Изменить размер шрифта - +

— Нет, этот барчук после пришел. Да он и не француз вовсе. После войны уже пришел… И тоже молодой помер…

Я уже не знал, что сказать, и сидел, онемев, не сводя с нее глаз и впервые чувствуя, как меня одолевает мара. Служанка обтерла ладонью ребро стола.

— Затем и пришла, — проговорила она, помолчав. — Сказать, что мы будем два дня пыль трясти…

Потом, хромая, отступила и вышла в ту же дверь, ведущую в салон. Я снова придвинул к себе заветную тетрадь. Было невозможно, только что найдя, расстаться с ней на три дня. Почти не отдавая себе отчета в том, что делаю, я спрятал ее под пиджак. Потом выждал несколько минут, пока не унялась дрожь во всем теле, не выровнялось дыхание, положил на место остальные тетради и вышел на цыпочках, больше всего боясь встретить кого-нибудь, выдать свои мысли, свой грех.

 

V

 

Придя домой, я первым делом заперся и плотно сдвинул шторы, чтобы свет настольной лампы не навел кого-нибудь из знакомых на мысль потревожить мое одиночество. И чем дальше за полночь, тем больше я терял ощущение времени и места, всем существом уйдя в расшифровку записок доктора Зерленди. Чтение давалось не слишком легко. Вначале доктор очень старался, тщательно подыскивая для румынских звуков санскритские эквиваленты. Но уже через несколько страниц транскрипция стала приблизительной, и мне приходилось скорее угадывать слово, чем читать его, фразы делались все отрывистее, словарь — все более условным, шифрованным. На пороге своих последних опытов доктор принял дополнительные меры против профанов, используя исключительно йогическую терминологию, недоступную тем, кто не углубился, как он, в эту обильную тайнами науку.

«Письмо Хонигбергера к Ж. Э. было для меня лучшим тому подтверждением, — писал доктор в начале своего дневника, не поясняя, кто такой Ж. Э. и каково содержание его письма, о котором, правда, как-то раз упоминала г-жа Зерленди. — Еще с весны 1907-го я стал склоняться к тому, что в своих индийских записках Хонигбергер не только не преувеличивал, а, напротив, недоговорил очень многое из того, что он увидел и сумел освоить сам». Следовал ряд отсылок к работам Хонигбергера: случаи нечувствительности к боли, случаи левитации, видимой смерти, закапывания заживо и пр. — письмо к Ж. Э., вероятно, дало основания поверить в подлинность этих явлений.
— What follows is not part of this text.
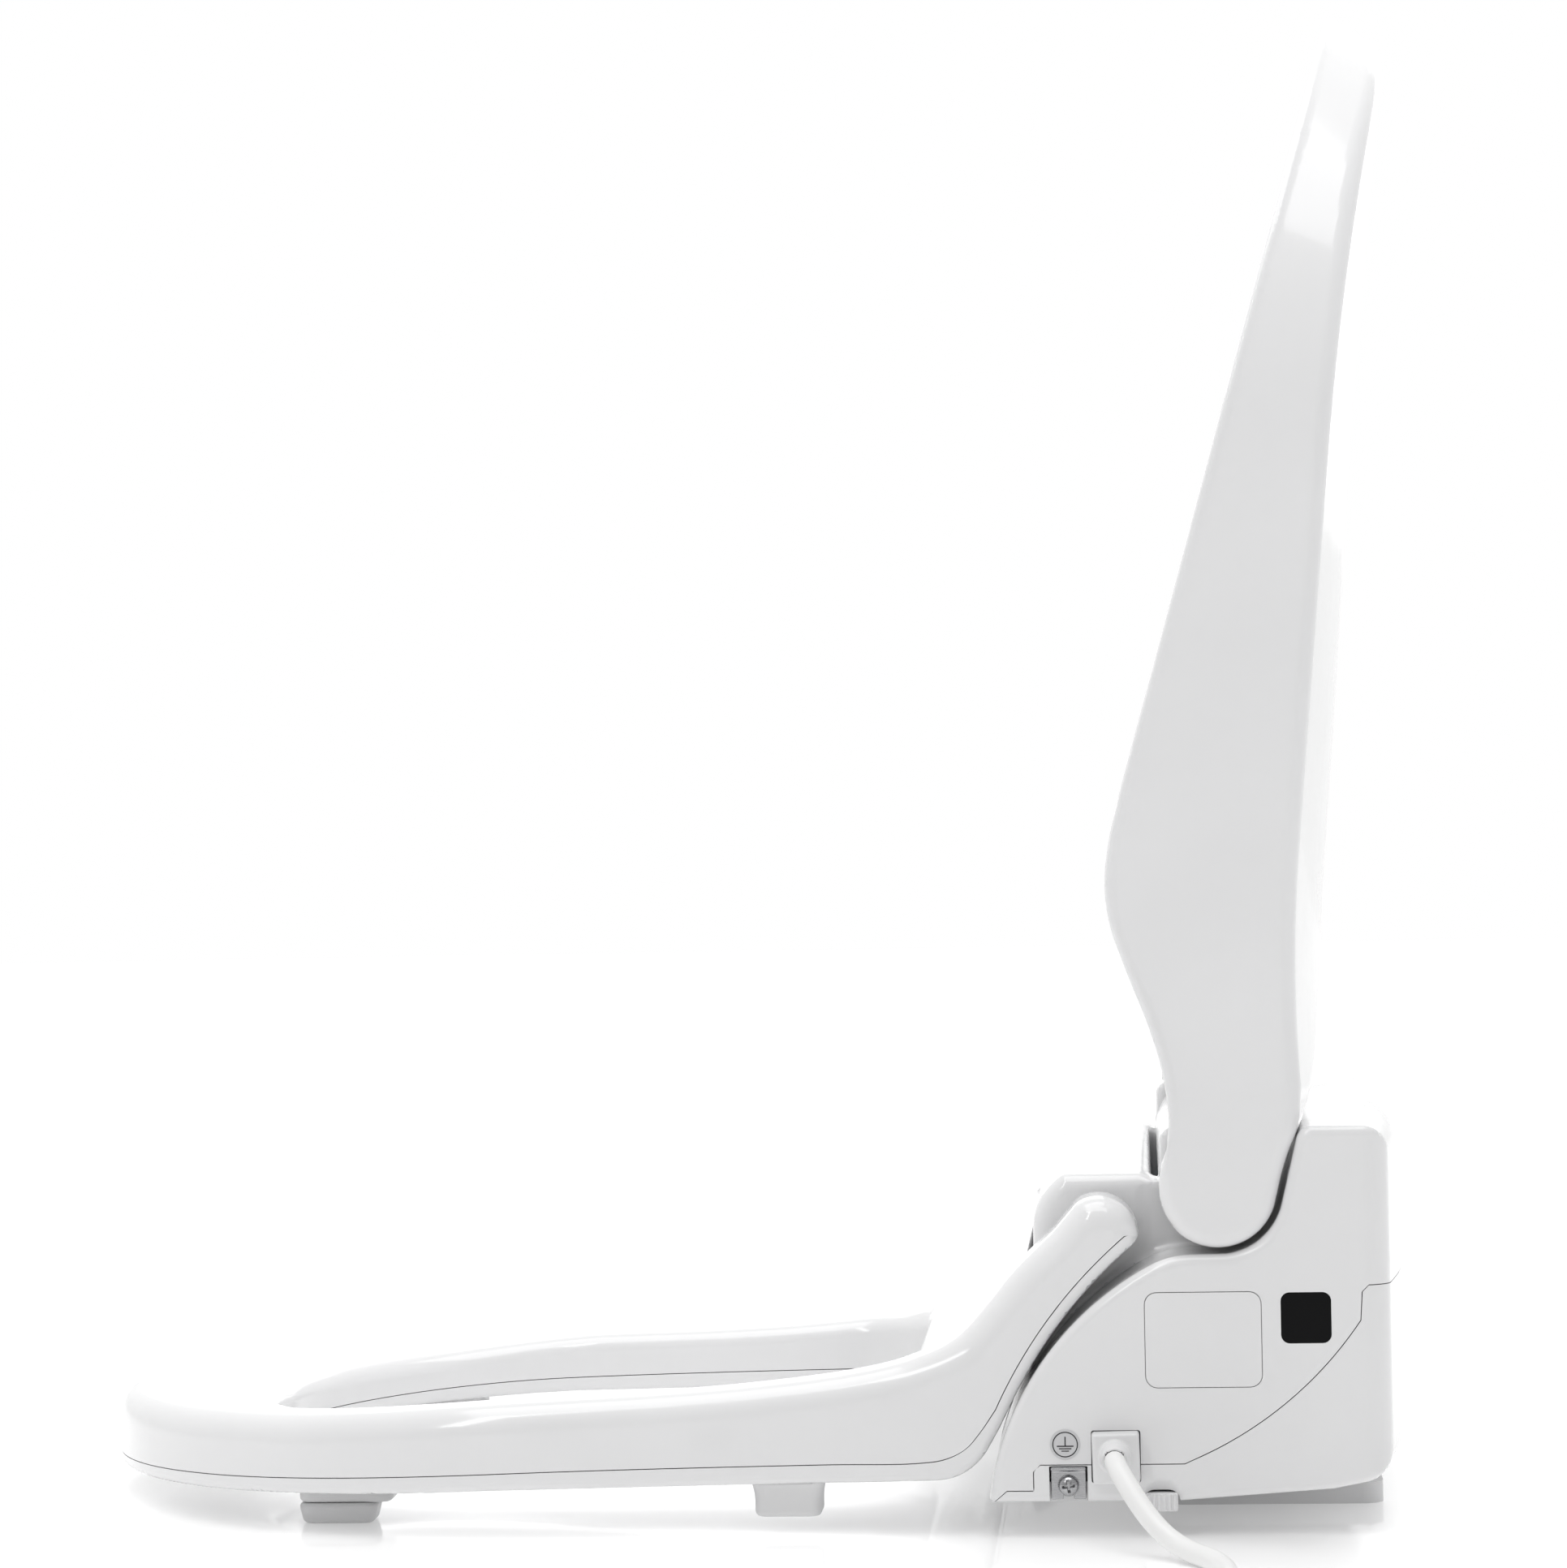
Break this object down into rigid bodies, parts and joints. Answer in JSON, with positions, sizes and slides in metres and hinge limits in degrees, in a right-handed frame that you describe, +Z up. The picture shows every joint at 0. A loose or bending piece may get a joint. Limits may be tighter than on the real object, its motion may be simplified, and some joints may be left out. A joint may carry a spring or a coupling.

«Я начал свои опыты в день 1 июля 1907 года. Шестью месяцами рань-шея строго пересмотрел свой образ жизни и отказался от табака, алкоголя, мяса, кофе, чая и т. п. Не стану сейчас восстанавливать историю этого жалкого предварительного этапа. Мне понадобилась железная воля, потому что я много раз был на грани того, чтобы сдаться и вернуться к своим историографическим развлечениям. К счастью, письмо Хонигбергеpa к Ж. Э. доказывало, что те вещи осуществимы, и постоянно поддерживало меня. Но я никогда не думал, что можно продвинуться столь далеко с помощью таких сравнительно малых затрат. Стоит только добыть первые силы, с глаз спадает пелена, и ты видишь, сколь велико людское невежество и какая плачевная иллюзия морочит нас изо дня в день до порога смерти. Чтобы удовлетворить свои социальные амбиции или свое научное тщеславие, человек прилагает, пожалуй, больше воли и энергии, чем надо для достижения истинной цели: личного спасения — спасения от низкой жизни, невежества и страданий».

Довольно подробно доктор описывает — в тот день, 10 января 1908 года, и в последующие дни — свои первые опыты. Судя по всему, он загодя изучил йогическую литературу, особенно трактат Патанджали с комментариями, освоил индийскую философию в части аскезы и мистики, но до тех пор не пробовал применить знания на практике и, похоже, сразу начал с труднейшего упражнения по ритмизации дыхания — пранаямы. Обнадеживающих результатов, правда, достиг не скоро.